Oft wird mit dem Begriff der "vergemeinschafteten" Verteidigung operiert. Damit kann gemeint sein, die ESVP, das heißt ein Politikfeld zu vergemeinschaften, sie also von einer intergouvernementalen (zwischenstaatlichen), zu einer gemeinschaftlichen Angelegenheit zu machen. Das ist aber im Verfassungsvertrag so nicht angelegt, was auch durch den weiterhin aufrechten zwischenstaatlichen Charakter der ESVP (Erfordernis der Einstimmigkeit in allen relevanten Beschlüssen) unterstrichen wird. Eine andere Lesart von "Vergemeinschaftung" kann sein, tatsächlich ein gemeinsames, überstaatlich geführtes militärisches Instrument zu schaffen. Das ist im Verfassungsvertrag noch weniger angelegt als die erste Interpretation der Vergemeinschaftung.

Was sind Battle Groups?

Die sogenannten "Battle Groups" sind ein Ergebnis des Bemühens im Rahmen der ESVP, für zeitlich, räumlich und vom Umfang her begrenzte Einsätze rasch verfügbare militärische Kräfte bereitzustellen. Der Bedarf an solchen Kräften war schon bei der Beschreibung der "Helsinki Headline Goals" erkannt worden und ist im Zuge der Operation "Artemis" im Sommer 2003 erstmals konkret aufgetreten. Die EU führte damals zur Stabilisierung innerhalb sehr kurzer Zeit eine Operation begrenzten Umfanges im Nordosten des Kongos durch. Kurz darauf setzten konkrete Bearbeitungen ein, um Umfang und Einsatz rasch verfügbarer multinationaler Kräfte näher zu beschreiben.

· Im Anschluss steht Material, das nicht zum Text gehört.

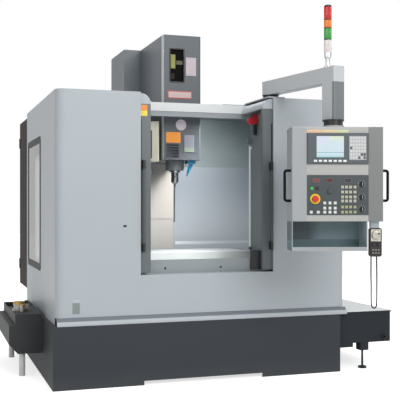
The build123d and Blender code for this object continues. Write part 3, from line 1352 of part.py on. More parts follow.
def pendant_housing():
    """The pendant's body: a deep box behind a bevelled face, and the open tray below it."""
    half = PENDANT_WIDTH / 2
    body = block((-half, half), (FACE_THICK, PENDANT_DEPTH), (PENDANT_FOOT, PENDANT_TOP))
    body = fillet(body.edges().filter_by(Axis.Z).group_by(Axis.Y)[-1], 15)
    face = block((-half, half), (0, FACE_THICK), (PENDANT_FOOT, PENDANT_TOP))
    face = chamfer(face.edges().group_by(Axis.Y)[0], 4)
    body += face
    body -= block(DISPLAY, (0, 30), DISPLAY_Z)
    body -= block(PANEL, (0, 30), PANEL_Z)
    tray_outer = block((-half, TRAY_RIGHT), (0, PENDANT_DEPTH - 30), (TRAY_BOTTOM, PENDANT_FOOT))
    tray_inner = block(
        (-half + TRAY_WALL, TRAY_RIGHT - TRAY_WALL),
        (TRAY_WALL, PENDANT_DEPTH - 30 - TRAY_WALL),
        (TRAY_BOTTOM + TRAY_WALL, PENDANT_FOOT),
    )
    mouth = block(
        (-half + TRAY_WALL, TRAY_RIGHT - TRAY_WALL), (0, TRAY_WALL), (TRAY_BOTTOM + TRAY_LIP, PENDANT_FOOT)
    )
    hook = block(around(WHEELBOX_U, 28), (WHEELBOX_V[1] - 12, WHEELBOX_V[1] + 20), (WHEELBOX_Z[1], PENDANT_FOOT))
    gland = Pos(CORD[-1][0], CORD[-1][1], PENDANT_FOOT - 8) * Cylinder(9, 16)
    swivel = upright(SWIVEL_U, SWIVEL_V, (PENDANT_TOP, ARM_DROP_BOTTOM - FLUSH), SWIVEL_RADIUS)
    waist = (PENDANT_TOP + 22, PENDANT_TOP + 52)
    swivel -= upright(SWIVEL_U, SWIVEL_V, waist, SWIVEL_RADIUS + 1) - upright(
        SWIVEL_U, SWIVEL_V, waist, SWIVEL_RADIUS - 8
    )
    pin = upright(SWIVEL_U, SWIVEL_V, (ARM_DROP_BOTTOM - FLUSH, ARM_DROP_BOTTOM + 55), SWIVEL_PIN)
    body = body + (tray_outer - tray_inner - mouth) + hook + gland + swivel + pin
    return solids(PENDANT * body)


def display_unit():
    """The display's bezel, set into the face, with its sunk screen, keypad field and soft keys."""
    bezel = block(DISPLAY, (-DISPLAY_RISE, 30), DISPLAY_Z)
    bezel = chamfer(bezel.edges().group_by(Axis.Y)[0], 5)
    bezel -= block(SCREEN, (-DISPLAY_RISE, -DISPLAY_RISE + 4), SCREEN_Z)
    bezel -= block(KEYPAD, (-DISPLAY_RISE, -DISPLAY_RISE + 2), KEYPAD_Z)
    for index in range(7):
        u = -148 + index * 32
        bezel += block(around(u, 10), (-DISPLAY_RISE - 3, -DISPLAY_RISE), around(1535, 6))
    return solids(PENDANT * bezel)


def key_places():
    """The middles of the operator panel's square keys."""
    places = [(u, z) for u in (-86, -52, -18) for z in (1263, 1230, 1204)]
    places += [(u, z) for u in (30, 56, 82, 111) for z in (1366, 1334, 1302, 1276, 1237, 1204)]
    places += [(-174, 1204), (-128, 1204)]
    return places


def operator_panel():
    """The dark control plate, drilled for its buttons and knobs, with the stop button's ring."""
    plate = block(PANEL, (-PANEL_RISE, 30), PANEL_Z)
    front = -PANEL_RISE
    ring = along_y(STOP_U, (front - 6, front), STOP_Z, STOP_RING)
    plate += ring
    plate -= along_y(STOP_U, (front - 6, 25), STOP_Z, 11.5)
    for u in (START_U, HOLD_U):
        plate -= along_y(u, (front, 20), BUTTON_Z, BUTTON_RADIUS + 0.5)
    for z in KNOB_ROWS:
        plate -= along_y(KNOB_U, (front, 20), z, KNOB_STEM + JOURNAL_CLEAR)
    plate += along_y(-51, (front - 16, front), 1341, 15)
    for low, high in ((-167, -115), (-77, -31), (40, 91)):
        plate += block((low, high), (front - 2, front), (1394, 1425))
    return solids(PENDANT * plate)


def panel_keys():
    """The square keys, as separate pieces on the operator panel."""
    keys = []
    half = KEY_SIZE / 2
    for u, z in key_places():
        key = block(around(u, half), (-PANEL_RISE - KEY_RISE, -PANEL_RISE), around(z, half))
        keys += solids(PENDANT * key)
    return keys


def emergency_stop():
    """The mushroom button and its plunger."""
    front = -PANEL_RISE - 6
    cap = along_y(STOP_U, (front - 26, front - 12), STOP_Z, STOP_CAP)
    cap = fillet(cap.edges().group_by(Axis.Y)[0], 6)
    stem = along_y(STOP_U, (front - 12, 15), STOP_Z, 11)
    return solids(PENDANT * (cap + stem))


def round_button(u):
    """A flush round button with its plunger, in the operator panel."""
    front = -PANEL_RISE - BUTTON_RISE
    body = along_y(u, (front, 12), BUTTON_Z, BUTTON_RADIUS)
    body = chamfer(body.edges().group_by(Axis.Y)[0], 1.5)
    return solids(PENDANT * body)


def knob(z):
    """A rotary selector: a round skirt, a grip bar and its stem."""
    front = -PANEL_RISE - FLUSH
    skirt = along_y(KNOB_U, (front - 7, front), z, KNOB_RADIUS)
    grip = block(around(KNOB_U, 4.5), (front - KNOB_RISE, front - 7), around(z, KNOB_RADIUS - 2))
    grip = fillet(grip.edges().filter_by(Axis.Y), 3)
    stem = along_y(KNOB_U, (front, 15), z, KNOB_STEM)
    return solids(PENDANT * (skirt + grip + stem))


def pendant_handles():
    """Two bent handles, one on each side of the pendant."""
    half = PENDANT_WIDTH / 2
    low, high = HANDLE_Z
    reach = half + HANDLE_REACH
    path = FilletPolyline(
        (half, HANDLE_V, low + HANDLE_BAR),
        (reach - HANDLE_BAR, HANDLE_V, low + HANDLE_BAR),
        (reach - HANDLE_BAR, HANDLE_V, high - HANDLE_BAR),
        (half, HANDLE_V, high - HANDLE_BAR),
        radius=14,
    )
    section = Plane(origin=path @ 0, z_dir=path % 0) * Circle(HANDLE_BAR)
    right = sweep(section, path=path)
    return solids(PENDANT * right, PENDANT * flip(right))


def handwheel_box():
    """The hand-held pulse box that hangs beside the tray, rounded and waisted."""
    u = around(WHEELBOX_U, WHEELBOX_WIDTH / 2)
    body = block(u, WHEELBOX_V, (WHEELBOX_Z[0], WHEELBOX_Z[1]))
    body = fillet(body.edges().filter_by(Axis.Y), 14)
    body = chamfer(body.edges().group_by(Axis.Y)[0], 3)
    for side in (-16, 16):
        body += along_y(WHEELBOX_U + side, (WHEELBOX_V[0] - 14, WHEELBOX_V[0]), DIAL_Z - 58, 10)
    body -= along_y(WHEELBOX_U, (WHEELBOX_V[0] - 1, WHEELBOX_V[0] + 16), DIAL_Z, KNOB_STEM + JOURNAL_CLEAR)
    return solids(PENDANT * body)


def handwheel_dial():
    """The dial with its finger knob."""
    front = WHEELBOX_V[0] - FLUSH
    dial = along_y(WHEELBOX_U, (front - 10, front), DIAL_Z, DIAL_RADIUS)
    dial = chamfer(dial.edges().group_by(Axis.Y)[0], 2)
    finger = along_y(WHEELBOX_U + 15, (front - 20, front - 10), DIAL_Z + 8, 5)
    stem = along_y(WHEELBOX_U, (front, front + 14), DIAL_Z, KNOB_STEM)
    return solids(PENDANT * (dial + finger + stem))


# The pulse box's cord, from the box's underside down to its loop and up to the pendant, as u, v, w
CORD = [
    (WHEELBOX_U + 10, 30, WHEELBOX_Z[0]),
    (WHEELBOX_U + 10, 30, 866),
    (WHEELBOX_U + 12, 31, 790),
    (WHEELBOX_U + 11, 29, 712),
    (WHEELBOX_U + 11, 28, 640),
    (WHEELBOX_U + 9, 30, 577),
    (WHEELBOX_U - 15, 66, 574),
    (WHEELBOX_U - 17, 68, 636),
    (WHEELBOX_U - 16, 67, 712),
    (WHEELBOX_U - 18, 69, 796),
    (WHEELBOX_U - 17, 68, 880),
    (WHEELBOX_U - 18, 70, 964),
    (WHEELBOX_U - 16, 76, 1036),
    (WHEELBOX_U - 16, 85, 1088),
    (WHEELBOX_U - 16, 85, PENDANT_FOOT - 16),
]


def corner_radii(points):
    """For each inner point, 0.45 of the shorter run over the tangent of half the turn."""
    spots = [Vector(*point) for point in points]
    radii = []
    for before, here, after in zip(spots, spots[1:], spots[2:]):
        run_in = here - before
        run_out = after - here
        turn = radians(run_in.get_angle(run_out))
        radii.append(0.45 * min(run_in.length, run_out.length) / tan(turn / 2))
    return radii


def handwheel_cord():
    """The hanging loop of cord, one tube."""
    radii = corner_radii(CORD)
    print("cord radii", [round(r, 1) for r in radii])
    path = FilletPolyline(*CORD, radius=radii)
    tube = sweep(Plane(origin=path @ 0, z_dir=path % 0) * Circle(CORD_RADIUS), path=path)
    print("cord length", round(path.length, 1), "volume ratio", tube.volume / (pi * CORD_RADIUS**2 * path.length))
    return solids(PENDANT * tube)


def mirrored(pieces):
    """The right-hand copies of some left-hand solids."""
    return solids(*[flip(piece) for piece in pieces])


def build():
    """All the sub-parts, each a list of solids under its node's name."""
    parts = {
        "base_casting": base_casting(),
        "base_skirt": base_skirt(),
        "leveling_feet": leveling_feet(),
        "column": column(),
        "guide_rails": guide_rails(),
        "front_panel": front_panel(),
        "side_panels": side_panels(),
        "side_window": side_window(),
        "rear_roof_panels": rear_roof_panels(),
        "door_jambs": door_jambs(),
        "door_header": door_header(),
        "inner_guards": inner_guards() + z_cover_low(),
        "work_light": work_light(),
        "door_interlock": door_interlock(),
        "electrical_cabinet": electrical_cabinet(),
        "coolant_tank": coolant_tank(),
        "chip_tank": chip_tank(),
        "coolant_pump": coolant_pump(),
        "axis_motors": axis_motors(),
        "atc_cam_box": atc_cam_box(),
        "arm_base": arm_base(),
        "saddle": saddle(),
        "x_motor": x_motor(),
        "y_apron": y_apron(),
        "table": table(),
        "head_casting": head_casting(),
        "head_cover": head_cover(),
        "spindle_motor": spindle_motor(),
        "coolant_nozzles": coolant_nozzles(),
        "z_cover_upper": z_cover_upper(),
        "spindle": spindle(),
        "tool_holder": tool_holder(),
        "x_ballscrew": x_ballscrew(),
        "y_ballscrew": y_ballscrew(),
        "z_ballscrew": z_ballscrew(),
        "atc_shaft": atc_shaft(),
        "atc_arm": atc_arm(),
        "tool_magazine": tool_magazine(),
        "left_door": left_door(),
        "left_door_glass": left_door_glass(),
        "right_door": mirrored(left_door()),
        "right_door_glass": mirrored(left_door_glass()),
        "cabinet_door": cabinet_door(),
        "main_switch": main_switch(),
        "pendant_arm": pendant_arm(),
        "signal_tower": signal_tower(),
        "pendant_housing": pendant_housing(),
        "display_unit": display_unit(),
        "operator_panel": operator_panel(),
        "panel_keys": panel_keys(),
        "emergency_stop": emergency_stop(),
        "start_button": round_button(START_U),
        "hold_button": round_button(HOLD_U),
        "pendant_handles": pendant_handles(),
        "handwheel_box": handwheel_box(),
        "handwheel_dial": handwheel_dial(),
        "handwheel_cord": handwheel_cord(),
    }
    for name, z in zip(("feed_knob", "spindle_knob", "mode_knob"), KNOB_ROWS):
        parts[name] = knob(z)
    return parts


def footprint(parts):
    """The shift that puts the origin under the middle of everything but the cord."""
    kept = [solid for name, pieces in parts.items() if name != "handwheel_cord" for solid in pieces]
    box = Compound(kept).bounding_box()
    return Pos(-(box.min.X + box.max.X) / 2, -(box.min.Y + box.max.Y) / 2, 0)


def main():
    """Builds every sub-part and writes one STEP file for each."""
    os.makedirs("parts", exist_ok=True)
    parts = build()
    shift = footprint(parts)
    print("origin shift", shift.position)
    for name, pieces in parts.items():
        export_step(Compound([shift * piece for piece in pieces]), f"parts/{name}.step")


if __name__ == "__main__":
    main()
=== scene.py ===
from math import atan2, cos, pi, radians, sin

import bmesh
import bpy
import numpy as np
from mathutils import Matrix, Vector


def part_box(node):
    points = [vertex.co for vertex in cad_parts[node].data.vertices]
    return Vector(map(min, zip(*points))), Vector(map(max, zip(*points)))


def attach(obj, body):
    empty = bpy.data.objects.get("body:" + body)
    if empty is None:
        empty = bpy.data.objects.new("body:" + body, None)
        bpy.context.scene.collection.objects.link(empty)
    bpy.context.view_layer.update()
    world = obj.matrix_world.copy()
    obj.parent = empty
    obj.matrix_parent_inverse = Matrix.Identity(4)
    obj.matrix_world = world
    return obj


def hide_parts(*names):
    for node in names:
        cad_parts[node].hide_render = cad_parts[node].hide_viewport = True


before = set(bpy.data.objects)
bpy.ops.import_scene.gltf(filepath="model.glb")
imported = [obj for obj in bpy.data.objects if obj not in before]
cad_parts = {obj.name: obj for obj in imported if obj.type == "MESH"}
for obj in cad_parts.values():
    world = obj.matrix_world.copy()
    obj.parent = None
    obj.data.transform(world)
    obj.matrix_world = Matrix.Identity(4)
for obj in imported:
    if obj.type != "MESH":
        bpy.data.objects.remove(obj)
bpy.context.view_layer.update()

bl_info = {
    "name": "Machining centre dressing",
    "version": (1, 0, 0),
    "blender": (4, 5, 0),
    "location": "3D view > Sidebar > Machine",
    "description": "Dresses the packed machining centre with its finishes, trim, lamps and stage",
    "category": "Object",
}

# Sizes below are millimetres in the part's working frame: X from the door opening's middle, Y from
# the front panel, Z from the floor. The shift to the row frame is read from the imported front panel,
# whose low corner lies at PANEL_CORNER in the working frame.
MM = 0.001
PANEL_CORNER = np.array([-1092.0, -37.0, 0.0])
PANEL_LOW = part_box("front_panel")[0]
SHIFT = np.array([PANEL_LOW[0], PANEL_LOW[1], 0.0]) - PANEL_CORNER * MM

# Planes that pieces are set on
PANEL_FACE = -0.2
DOOR_FRONT, DOOR_BACK = 22, 57
HEAD_FACE = 650

# Planes at which a finish changes
BACK_WALL, BACK_WALL_SHEET = 1668.5, 12
ROOF_PLANE = 2037
FLANGE_FACE = 3
TANK_LID = 438
TRAY_TOP, TRAY_MIDDLE = 1143, 1020
ARM_SHADE = -672

# Middles of the head's window, the side window and the keypad, and the tiers of the signal tower
HEAD_WINDOW = (-42.5, 2351)
SIDE_WINDOW = (-1090.5, 1177.5, 1262.5)
KEYPAD = (128.5, 1619)
TIERS = (2279, 2370, 2448, 2505, 2594)

# Pendant placement: its face's middle and its turn about Z
PENDANT_AT = (606.0, -800.0)
PENDANT_YAW = radians(-16)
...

Die Battle Groups sollen eine Stärke von etwa 1 500 Mann aufweisen. Sie umfassen im Kern infanteristische Kampftruppen und können von einer oder mehreren Nationen gestellt werden. Die Lead Nation ist auch für die Sicherstellung des operativen/strategischen Transportraumes verantwortlich. Die EU soll gleichzeitig mehrere Battle Groups zur Verfügung haben, um flexibel reagieren zu können. Das erfordert, dass eine ausreichende Zahl von Staaten in einem Rotationsverfahren bereit ist, Beiträge für diese Kräfte bereit zu stellen und auch frühzeitig gemeinsam auszubilden.